The conference will involve participants from Africa, Asia and Latin America.

The three keynote speakers at the conference are Prof Josephine Ahikire, an Associate Professor and Dean in the School of Women and Gender Studies at Makerere University in Uganda; Prof Gabeba Baderoon, an Extraordinary Professor in the English Department at SU and Associate Professor of Women's, Gender, and Sexuality and African Studies in the Department of Women's, Gender, and Sexuality Studies at Penn State University  in the United States; and Prof Gayatri Chakravorty Spivak, a leading literary theorist and feminist critic from Colombia University.

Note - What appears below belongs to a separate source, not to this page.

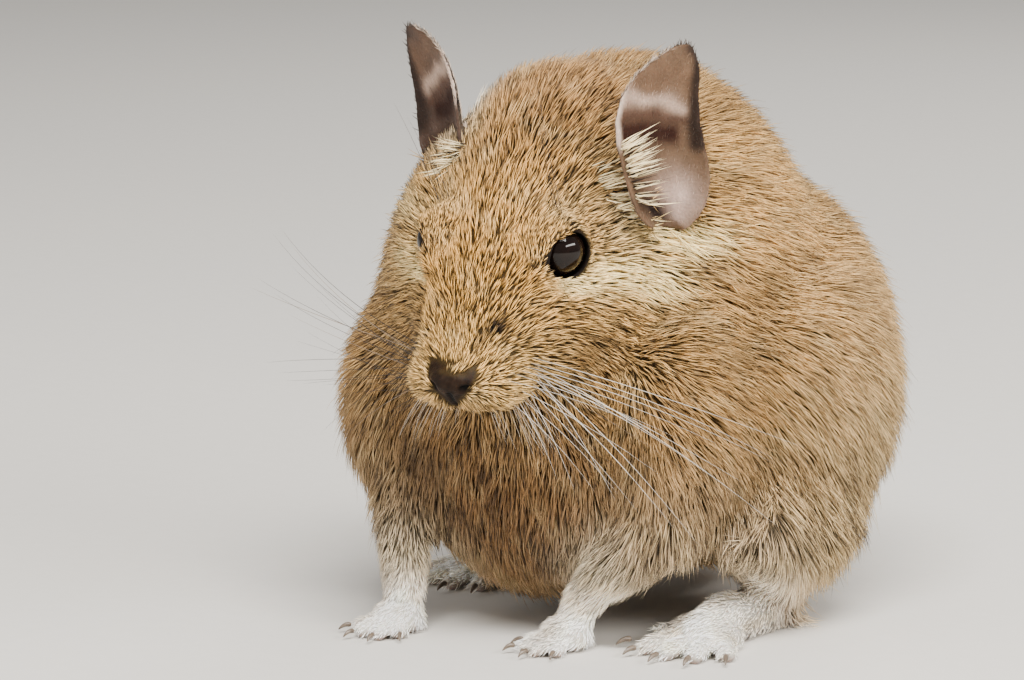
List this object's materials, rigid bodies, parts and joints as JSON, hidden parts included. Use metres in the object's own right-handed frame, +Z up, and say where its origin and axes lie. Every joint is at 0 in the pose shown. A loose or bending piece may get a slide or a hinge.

“Prof Spivak, who is hosted by the Stellenbosch University Business School, will also be participating in the RC07 conference in collaboration with the Business School, where she will speak on the Vanishing Present at the Global University, a topic she will introduce for further discussion by Prof Vasti Roodt of the Philosophy Department at Stellenbosch University and Ms Lovelyn Nwadeyi, a social justice activist and former student at our university too. This is a topic of utmost importance because of the influence of neoliberal capitalism on universities worldwide, which has led to universities being managed like corporations and has affected the academic project negatively."

According to Gouws, Ahikire's talk “On the Shifting Gender of the State in Africa" – a presentation about challenges, victories and reversals of women's struggles for gender equality in Africa – will be of particular interest for delegates, especially those from South Africa.

“We are now witnessing how new forms of authoritarian leadership and corruption have reversed hard won gains women have made through activism and advocacy over a long period of time.  This is also very topical for South Africa that has a 50% quota for women in government, yet policies made by government fall far short of ensuring gender equality in this country."

The papers presented at the conference will focus on women's activism and women's movements highlighting contemporary issues that  have been in the public eye such as gender-based violence, including rape culture on campuses and gender attitudes within government institutions; women's role in peace processes across the globe; the representation of women in religious, political and national government institutions; identity politics; migration; state responses to harmful cultural practices affecting women – something that many South African women will be able to relate to; women and policy making; and women's empowerment.

On Women's Day, which is celebrated on 9 August, Baderoon, who is a feted South African poet, will deliver a keynote address on the “World of Black Women's Writing in South Africa".  In the afternoon a Pakistani film titled “The Girl in the River" will be shown at the Pulp cinema in the Neelsie to highlight the problem of harmful cultural practices.